Tidak hanya itu, pengetahuan masyarakat yang minim soal tenaga solar panel makin kurang dikenal. Kondisi ini, diperparah dengan pihak Perbankan yang enggan membiayai listrik tenaga surya atap. Hanya baru BPRS Lan Tabur Jombang, Jawa Timur mulai melakukan pendanaan Solar Panel. Padahal potensi pasarnya sangat pasar, sekitar 2,2 juta rumah.
Hal ini mengemuka dalam diskusi Fokus Group Diskusi, Assessing Potential Financing Sheme of PV Rofftop Solar Installation in Housing and Commercial Building, di Jakarta. (10/10/2018).
Sedianya diskusi ini akan dihadiri oleh Direktur Jenderal Energi Baru, Terbarukan dan Konservasi Energi (Dirjen EBTKE), Rida Mulyana, namun berhalangan hadir karena mendampingi Menteri ESDM, Ignasius Johan di Bali dan sambutan dibacakan oleh Abdi.

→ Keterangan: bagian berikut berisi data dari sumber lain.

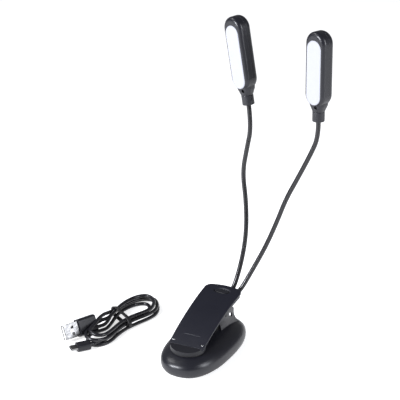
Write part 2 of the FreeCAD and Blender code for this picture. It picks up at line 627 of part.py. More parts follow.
def head_parts(side):
    """One lamp head: two shells, a diffuser, the LED board, a screw and the collar."""
    half = HEAD_DEPTH / 2
    outside = head_outside()
    spigot = cylinder(3.6, V(0, 0, 1.6), V(0, 0, COLLAR_HEIGHT + 2))
    solid = outside.fuse(spigot)
    cavity = capsule(HEAD_WIDTH - 2 * HEAD_WALL, HEAD_BOTTOM + 2.2, HEAD_TOP - HEAD_WALL,
                     -half + 1.7, half - 2.2)
    back_edges = [e for e in cavity.Edges if e.BoundBox.YMin > half - 2.3]
    cavity = cavity.makeFillet(3.2, back_edges)
    window = capsule(DIFFUSER_WIDTH + 0.1, DIFFUSER_BOTTOM - 0.05, DIFFUSER_TOP + 0.05,
                     -half - 1, -half + 1.8)
    wire_way = cylinder(1.3, V(0, 0.4, 0), V(0, 0.4, 20))
    solid = solid.cut(cavity).cut(window).cut(wire_way)
    front_zone = box(-20, 20, -20, 0, -5, 90)
    front = solid.common(front_zone)
    back = solid.cut(front_zone)
    pocket = cylinder(1.55, V(SCREW_X, -10, SCREW_Z), V(SCREW_X, -3.3, SCREW_Z))
    shank_hole = cylinder(0.7, V(SCREW_X, -10, SCREW_Z), V(SCREW_X, 2.2, SCREW_Z))
    front = front.cut(pocket).cut(shank_hole)
    back = back.cut(shank_hole)
    posts = [cylinder(1.1, V(0, -0.9, z), V(0, half - 1.5, z)) for z in (24.0, 57.0)]
    back = fused([back] + posts)

    diffuser = capsule(DIFFUSER_WIDTH, DIFFUSER_BOTTOM, DIFFUSER_TOP, -half - 0.25, -half + 1.7)
    lens_rim = [e for e in diffuser.Edges if e.BoundBox.YMax < -half]
    diffuser = diffuser.makeFillet(0.5, lens_rim)
    board = capsule(11.0, 17.0, 63.0, -1.8, -1.0)
    leds = [box(-1.4, 1.4, -2.5, -1.8, z - 1.75, z + 1.75) for z in (22.5, 33.5, 44.5, 55.5)]
    head_screw = cylinder(0.7, V(SCREW_X, -3.3, SCREW_Z), V(SCREW_X, 2.2, SCREW_Z))
    screw_head = cylinder(1.4, V(SCREW_X, -4.3, SCREW_Z), V(SCREW_X, -3.3, SCREW_Z))
    slot = box(SCREW_X - 0.9, SCREW_X + 0.9, -4.4, -3.9, SCREW_Z - 0.2, SCREW_Z + 0.2)
    cross = slot.fuse(box(SCREW_X - 0.2, SCREW_X + 0.2, -4.4, -3.9, SCREW_Z - 0.9, SCREW_Z + 0.9))
    head_screw = head_screw.fuse(screw_head.cut(cross))
    collar = cylinder(COLLAR_R, V(0, 0, 0), V(0, 0, COLLAR_HEIGHT))
    collar_edges = [e for e in collar.Edges
                    if e.BoundBox.ZMax < 0.01 or e.BoundBox.ZMin > COLLAR_HEIGHT - 0.01]
    collar = collar.makeFillet(0.45, collar_edges)
    collar = collar.cut(cylinder(3.6, V(0, 0, 1.6), V(0, 0, 20)))
    collar = collar.cut(cylinder(NECK_R, V(0, 0, -1), V(0, 0, 3)))

    placement = head_placement(side)
    pieces = {"head_front": front, "head_back": back, "diffuser": diffuser, "led_board": board,
              "leds": Part.makeCompound(leds), "head_screw": head_screw, "head_collar": collar}
    for name, piece in pieces.items():
        export(side + "_" + name, placed(piece, placement))


def lying(direction, lean, at):
    """A placement whose X runs along direction, with its Z leaning over from upright."""
    forward = V(direction).normalize()
    upright = V(0, 0, 1)
    sideways = upright.cross(forward)
    rotation = FreeCAD.Rotation(forward, sideways, upright, "XZY")
    tilt = FreeCAD.Rotation(V(1, 0, 0), lean)
    return FreeCAD.Placement(at, rotation.multiply(tilt))


def placed(shape, placement):
    moved = shape.copy()
    moved.transformShape(placement.toMatrix(), False)
    return moved


def moulded_box(length, thickness, height, corner):
    """A plug's moulding, front face at x = 0 and running back along -X."""
    block = box(-length, 0, -thickness / 2, thickness / 2, -height / 2, height / 2)
    long_edges = [e for e in block.Edges if e.BoundBox.XLength > length - 0.01]
    block = block.makeFillet(corner, long_edges)
    back = [e for e in block.Edges if e.BoundBox.XMax < -length + 0.01]
    return block.makeFillet(corner * 0.6, back)


def usb_a_plug(placement):
    """The USB-A plug: steel shell with its two latch holes, plastic tongue and moulding."""
    length, thickness, height = PLUG_SHELL
    shell = box(-3, length, -thickness / 2, thickness / 2, -height / 2, height / 2)
    bore = box(0.4, length + 1, -thickness / 2 + 0.35, thickness / 2 - 0.35,
               -height / 2 + 0.35, height / 2 - 0.35)
    shell = shell.cut(bore)
    for z in (-2.6, 2.6):
        shell = shell.cut(box(5.0, 7.2, -5, 5, z - 1.1, z + 1.1))
    tongue = box(0.4, length - 0.6, -thickness / 2 + 0.35, -thickness / 2 + 2.2,
                 -height / 2 + 0.35, height / 2 - 0.35)
    body = moulded_box(PLUG_BODY[0], PLUG_BODY[1], PLUG_BODY[2], 2.2).cut(
        box(-3, 0.1, -thickness / 2, thickness / 2, -height / 2, height / 2))
    back = V(-PLUG_BODY[0], 0, 0)
    relief = Part.makeCone(2.6, 1.75, RELIEF_LENGTH, back, V(-1, 0, 0))
    body = body.fuse(relief)
    export("usb_plug_shell", placed(shell, placement))
    export("usb_plug_tongue", placed(tongue, placement))
    moulding = placed(body, placement)
    export("usb_plug_moulding", moulding)
    return moulding


def micro_plug(placement):
    """The micro-USB plug at the cable's other end."""
    length, width, height = MICRO_SHELL
    shell = box(-1.5, length, -width / 2, width / 2, -height / 2, height / 2)
    lower = [e for e in shell.Edges if e.BoundBox.XLength > length and e.BoundBox.ZMax < 0]
    shell = shell.makeChamfer(0.7, lower)
    shell = shell.cut(box(1.0, length + 1, -width / 2 + 0.8, width / 2 - 0.8,
                          -height / 2 + 0.3, height / 2 - 0.3))
    body = moulded_box(MICRO_BODY[0], MICRO_BODY[1], MICRO_BODY[2], 2.0)
    body = body.cut(placed_local(shell))
    back = V(-MICRO_BODY[0], 0, 0)
    body = body.fuse(Part.makeCone(2.2, 1.7, 3.0, back, V(-1, 0, 0)))
    moulding = placed(body, placement)
    export("micro_plug_shell", placed(shell, placement))
    export("micro_plug_moulding", moulding)
    return moulding


def placed_local(shell):
    """The solid block that a hollow shell fills, for cutting its seat."""
    bounds = shell.BoundBox
    return box(bounds.XMin, 0, bounds.YMin, bounds.YMax, bounds.ZMin, bounds.ZMax)


def cable_parts():
    """The charging cable: two plugs, two short free leads, the tied hank and its tie."""
    plug_at = lying(PLUG_DIRECTION, PLUG_LEAN, PLUG_FRONT)
    plug_moulding = usb_a_plug(plug_at)
    micro_at = lying(MICRO_DIRECTION, 0, MICRO_FRONT)
    micro_moulding = micro_plug(micro_at)
    outside = Part.Face(smooth_loop([V(x, y, 0) for x, y in HANK_OUTSIDE]))
    inside = Part.Face(smooth_loop([V(x, y, 0) for x, y in HANK_INSIDE]))
    hank = outside.extrude(V(0, 0, HANK_HEIGHT)).cut(inside.extrude(V(0, 0, HANK_HEIGHT)))
    back_of_plug = plug_at.multVec(V(-PLUG_BODY[0] - RELIEF_LENGTH, 0, 0))
    lead = tube([back_of_plug, back_of_plug - V(PLUG_DIRECTION) * 9, V(-87.5, 16, 4.7)], CABLE_R, "usb lead")
    hank = hank.cut(lead).cut(micro_moulding).cut(plug_moulding)
    tie = hank_tie()
    export("usb_cable_lead", lead)
    export("usb_cable_hank", hank.cut(tie))
    export("hank_tie", tie)


def hank_tie():
    """A flat twist tie passed round the waist of the hank."""
    outer = box(-103.8, -67.3, 15.8, 18.8, 0, HANK_HEIGHT + 0.8)
    inner = box(-103.0, -68.1, 15.6, 19.0, 0.8, HANK_HEIGHT)
    band = outer.cut(inner)
    band.rotate(V(-85.2, 17.3, 0), V(0, 0, 1), -32.5)
    return band


os.makedirs("parts", exist_ok=True)
base_parts()
export("hinge_pin", hinge_pin())
export("torsion_spring", torsion_spring())
lower_wire, upper_wire = hinge_wires()
export("hinge_wire_lower", lower_wire)
export("hinge_wire_upper", upper_wire)
lever_parts()
for lamp_side in ("left", "right"):
    neck_parts(lamp_side)
    head_parts(lamp_side)
cable_parts()
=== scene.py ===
"""Clip-on reading lamp on a white studio floor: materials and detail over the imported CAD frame."""
import json
import math

import bpy
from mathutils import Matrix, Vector


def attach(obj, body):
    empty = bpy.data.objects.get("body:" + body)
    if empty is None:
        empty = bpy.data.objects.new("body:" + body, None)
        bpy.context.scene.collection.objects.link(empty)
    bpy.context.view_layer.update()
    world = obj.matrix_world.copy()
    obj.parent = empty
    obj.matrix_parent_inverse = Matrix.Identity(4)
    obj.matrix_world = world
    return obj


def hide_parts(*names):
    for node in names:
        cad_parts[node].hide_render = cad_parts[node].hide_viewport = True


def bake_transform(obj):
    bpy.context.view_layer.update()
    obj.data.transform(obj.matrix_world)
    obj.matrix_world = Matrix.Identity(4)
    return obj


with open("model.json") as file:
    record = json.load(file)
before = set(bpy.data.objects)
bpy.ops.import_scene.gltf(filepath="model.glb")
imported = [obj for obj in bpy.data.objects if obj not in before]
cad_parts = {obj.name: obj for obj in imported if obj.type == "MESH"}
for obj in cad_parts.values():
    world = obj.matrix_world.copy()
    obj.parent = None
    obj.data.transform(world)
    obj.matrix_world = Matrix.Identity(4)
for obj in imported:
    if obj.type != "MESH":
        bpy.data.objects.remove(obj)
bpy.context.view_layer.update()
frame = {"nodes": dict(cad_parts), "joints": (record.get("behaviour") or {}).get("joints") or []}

# Camera.
CAMERA_AZIMUTH = math.radians(27.1)
CAMERA_ELEVATION = math.radians(21.6)
CAMERA_DISTANCE = 1.0
CAMERA_AIM = (-0.00285, -0.00146, 0.1292)
CAMERA_LENS = 119.7
SENSOR_WIDTH = 36

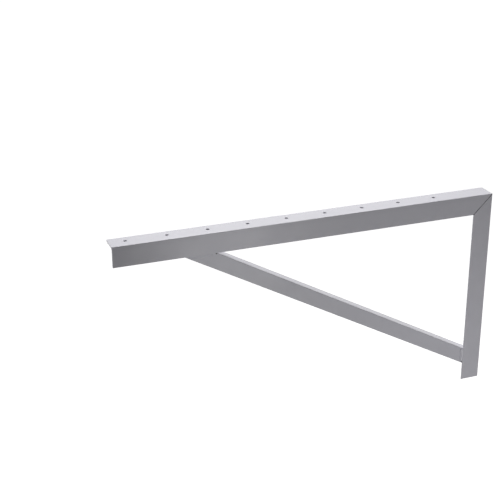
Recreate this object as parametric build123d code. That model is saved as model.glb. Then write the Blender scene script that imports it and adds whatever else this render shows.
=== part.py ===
from build123d import *
import os
from math import atan2, cos, sin, sqrt, tan

# Wall bracket for the outdoor unit of an air conditioner, welded from three steel angles.
#
# Frame: the origin is the centre of the lower wall hole, on the wall. +X points away from the wall
# along the arm, +Z is up, and +Y is the side that the flat outer faces of the webs look to.
# All lengths are in millimetres.

# Arm and post: one size of hot-rolled equal angle
angle_leg = 40.0
angle_wall = 4.0
angle_root_radius = 6.0
angle_toe_radius = 3.0
angle_heel_radius = 1.2
arm_length = 775.0
post_height = 410.0

# Brace: a lighter equal angle
brace_leg = 30.0
brace_wall = 3.0
brace_root_radius = 5.0
brace_toe_radius = 2.5
brace_heel_radius = 1.0
brace_head_from_free_end = 130.0
brace_heel_above_foot = 52.0

# Fit-up between the sawn pieces
mitre_gap = 0.8
brace_end_gap = 0.5
corner_nip_clearance = 0.5

# Holes, all on one line at the back mark of the angle, measured from the heel
back_mark = 22.0
unit_hole_diameter = 7.0
unit_hole_pitch = 78.0
unit_hole_from_free_end = 30.0
unit_hole_from_wall_least = 100.0
wall_hole_diameter = 12.0
wall_hole_above_foot = 25.0
wall_slot_width = 13.0
wall_slot_length = 24.0
wall_slot_below_seat = 50.0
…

Dalam sambutannya, Rida Mulyana mengatakan
Pembangunan Energi baru, terbarukan merupakan bagian yang tak terpisahkan dari Pembangunan Nasional . “Sektor ini, telah berkontribusi untuk mewujudkan tidak hanya satu, tetapi setiaknya empat dari 9 Nawa Cita yang ada dan merupakan agenda priortias menuju perubahan energi berdaulat secara politk, mandiri, ekonomi dan berkepribadian budaya dan berkebudayaan,” kata Rida.
Lebih lanjut, Rida menuturkan dari keempat Nawa Cita itu, pertama, membangun Indonesia dari pinggiran dengan memperkuat daerah-daerah dan desa dalam kerangka NKRI. Kedua, meningkatkan kualitas hidup masyarakat Indonesia. Ketiga, meningkatkan produktivitas dan daya saing di pasar Internassional sehingga bisa maju dan bangkit bersama bangsa-bangsa lainnya. Keempat, mewujudkan kemandian ekonomi dengan menggerakan sektor-sekttor strategis.